11. YELLOW COW WAS A PART OF THE DER BLAUE REITER ART MOVEMENT.

Named for a Wassily Kandinsky painting, this movement boasted members like Kandinsky, Marc, Macke, Alexej von Jawlensky, Marianne von Werefkin, and Gabriele Münter. Der Blaue Reiter (translating to The Blue Rider) had no hard manifesto, but its members shared a common urge to express spiritualism through their work, and often specifically through color. Turned away from exhibitions, they toured with their own, and published an almanac that celebrated contemporary, primitive, and folk art, along with children's paintings.

12. DER BLAUE REITER WAS DEVASTATED BY WORLD WAR I.

The Blue Rider movement only lasted from 1911 to 1914, in large part because the tensions growing between nations chased Russian artists back to their homeland, while Germans, including Marc and Macke, were conscripted into military service. As these artistic colleagues scattered, their movement faded. But it proved fundamental to the evolving Expressionism, and its works would remain.

13. MARC DID NOT LIVE TO SEE HIS LEGACY SECURED.
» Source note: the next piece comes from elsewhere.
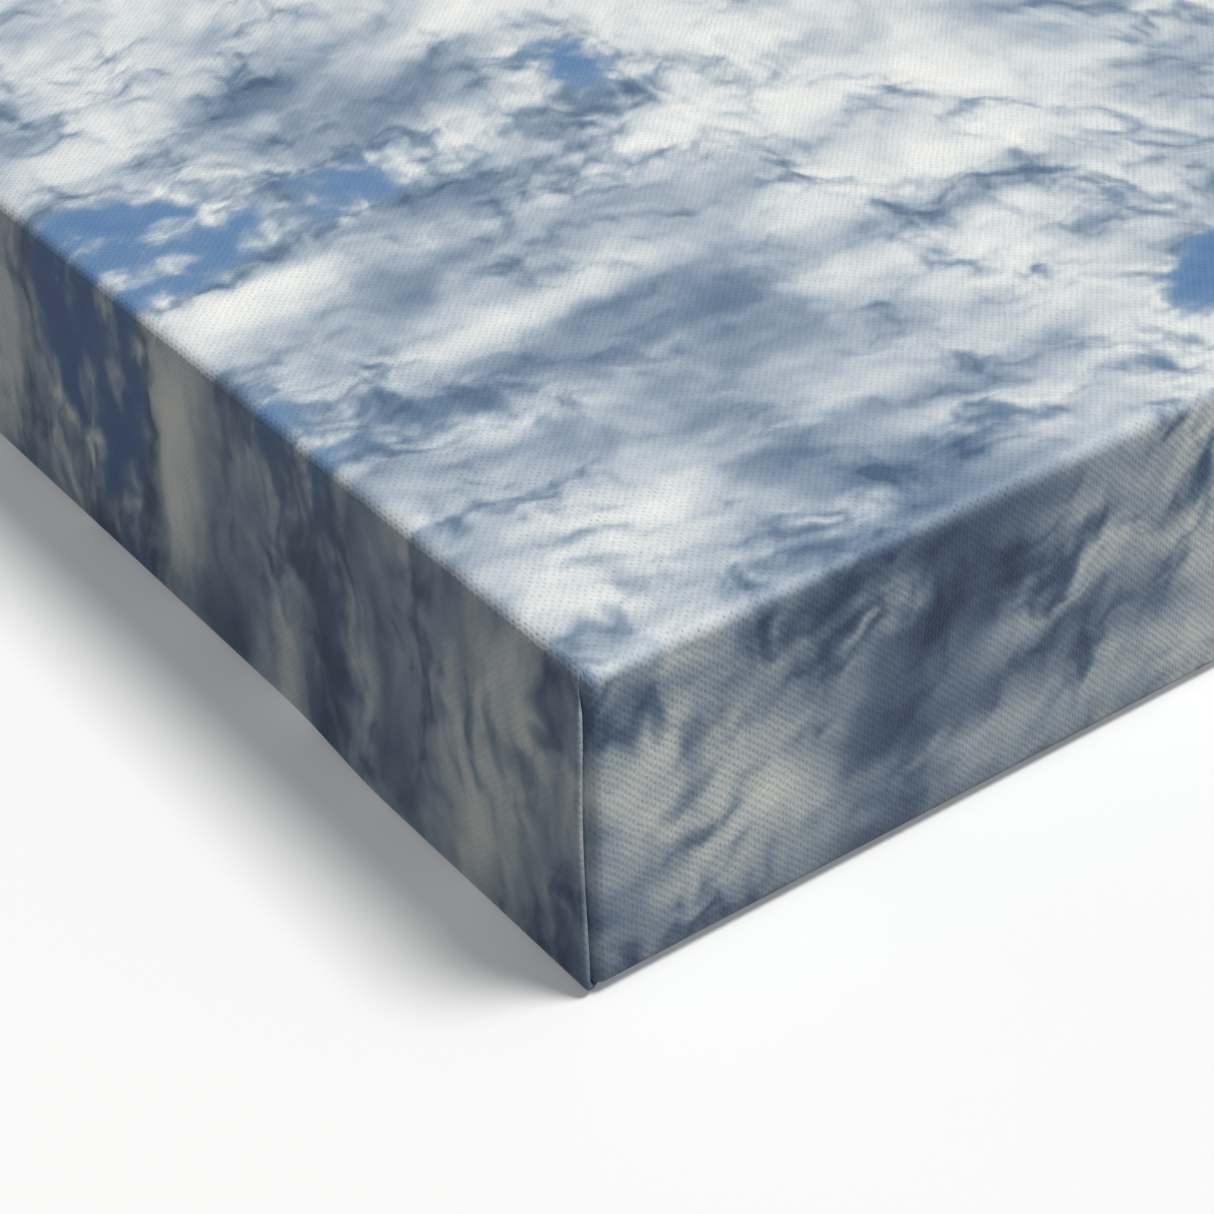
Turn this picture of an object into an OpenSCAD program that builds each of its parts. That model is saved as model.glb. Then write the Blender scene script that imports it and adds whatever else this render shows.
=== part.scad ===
// Gallery-wrapped stretched canvas, lying on its back with its picture up.
// +X runs along the picture's width, +Y up the picture and +Z out of its face.
// The origin is under the middle of the picture, on the surface that it lies on.
// Four mitred bars with keyed corners carry one printed cloth, stapled on the back.

/* [Picture] */
// Finished width of the picture
picture_w = 610; // [450:1:1000]
// Finished height of the picture
picture_h = 406; // [350:1:700]
// Finished depth, from the wall to the picture's face
picture_d = 38; // [36:0.5:50]

/* [Cloth] */
// Thickness of the primed cloth
cloth_t = 0.45; // [0.3:0.05:0.6]
// Width of the cloth that turns over onto the back
flap_w = 36; // [30:1:38]
// Outer radius of the cloth round the edges and corners
edge_r = 2; // [1.5:0.1:3]
// Extra layers of cloth in the ear folded over at each corner
ear_layers = 2; // [2:1:3]

/* [Stretcher bars] */
// Width of a bar, seen from the back
bar_w = 40; // [40:1:50]
// Width of the raised bead that the cloth bends over
bead_w = 8; // [6:0.5:12]
// How far the bar's front falls away from the cloth
front_fall = 5; // [3:0.5:6]
// Chamfer along the bar's inner back edge
back_chamfer = 1.5; // [0.5:0.5:3]

/* [Corner joints] */
// Height of the long bars' tongues above the bars' back
low_slot_h = 8; // [7:0.5:9]
// Height of the short bars' tongues above the bars' back
high_slot_h = 19; // [15:0.5:20]
// Width of the slots that the tongues and keys share
slot_t = 4.4; // [4:0.1:5]
// Solid wood left outside a tongue
tongue_wall = 10; // [8:0.5:14]

/* [Corner keys] */
// Length of a key
key_l = 42; // [38:1:46]
// Width of a key at its point
key_tip_w = 5; // [4:0.5:7]
// Angle of a key's sloping edge
key_angle = 16; // [10:1:18]
// How far each key draws out of its slot
key_travel = 22; // [10:1:24]
// Gap round a key and a tongue in their slot
key_gap = 0.2; // [0.1:0.05:0.3]

/* [Staples] */
// Width of a staple's crown
crown_w = 10; // [9:0.5:12]
// Length of a staple's legs
leg_l = 7; // [5:0.5:7.5]
// Width of the flattened wire
wire_w = 1.2; // [1:0.1:1.4]
// Thickness of the flattened wire
wire_t = 0.5; // [0.4:0.05:0.55]
// Greatest distance between two staples
staple_pitch = 52; // [40:1:80]
// Distance from the edge of the picture to the row of staples
staple_inset = 25; // [18:1:27]

/* [Strap hangers] */
// Distance from the top of the picture to the ring's axle
hanger_drop = 110; // [95:1:160]
// Width of the strap
strap_w = 10; // [9:0.5:12]
// Length of the strap, from the ring's axle to the screw
strap_l = 13; // [12:0.5:18]
// Thickness of the strap's sheet steel
strap_t = 0.8; // [0.7:0.05:1]
// Radius of the ring's wire
ring_wire_r = 1; // [0.9:0.05:1.1]
// Inner half width of the ring's eye
ring_r = 7.5; // [7:0.5:9]
// Length of the ring's straight arms
ring_arm = 5; // [4:0.5:8]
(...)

Marc's animal paintings would go on to awe viewers for decades to come. They'd become coveted by collectors and museums. And a plaque would be placed on the Munich home where he was born, remembering him as a founder of Der Blaue Reiter. But Marc was killed on March 4, 1916, during the Battle of Verdun. He was 36 years old.

14. FRANCK SAW TO IT THAT HIS WORKS WOULD BE PRESERVED.

This is an image of art historian, Klaus Lankheit.
Wikimedia Commons // Public Domain

Marc's widow gave records of his life and writing to German art historian Klaus Lankheit. She called on German writer/gallery owner Herwarth Walden to exhibit her late husband's works in a posthumous show in October of 1916. While continuing to create and exhibit her own work, she collected Marc's letters from the war's front, and in 1920 had them published in a two-volume book called Briefe, Aufzeichnungen und Aphorismen (translating to Letters, Records, and Aphorisms). According to the Solomon R. Guggenheim Museum, where a copy of each is preserved, "The first volume contains letters written from September 1914 to March 1916 as well as records alongside color plates, and the second presents the artist’s sketchbook." Franck preserved Marc's legacy in whatever way she could, and in doing so, gave him to the world.

15. YELLOW COW IS REMEMBERED AS A JOYFUL MASTERPIECE.

While it might not sound complimentary to compare your wife to a cow, the consensus on Yellow Cow is that it signifies the happiness and bliss Marc's bond with Franck brought to his life. The bovine's bright colors are jubilant and yet the colors of her body jibe with those in her environment. She belongs here. Her pose is enthusiastic and bold—almost dance-like. If you look closely, you can even see a small smile play across her lips. It's an unusual love letter, but one that's outlived its lovers, and now hangs on the walls of the Guggenheim in New York City, to inspire many more.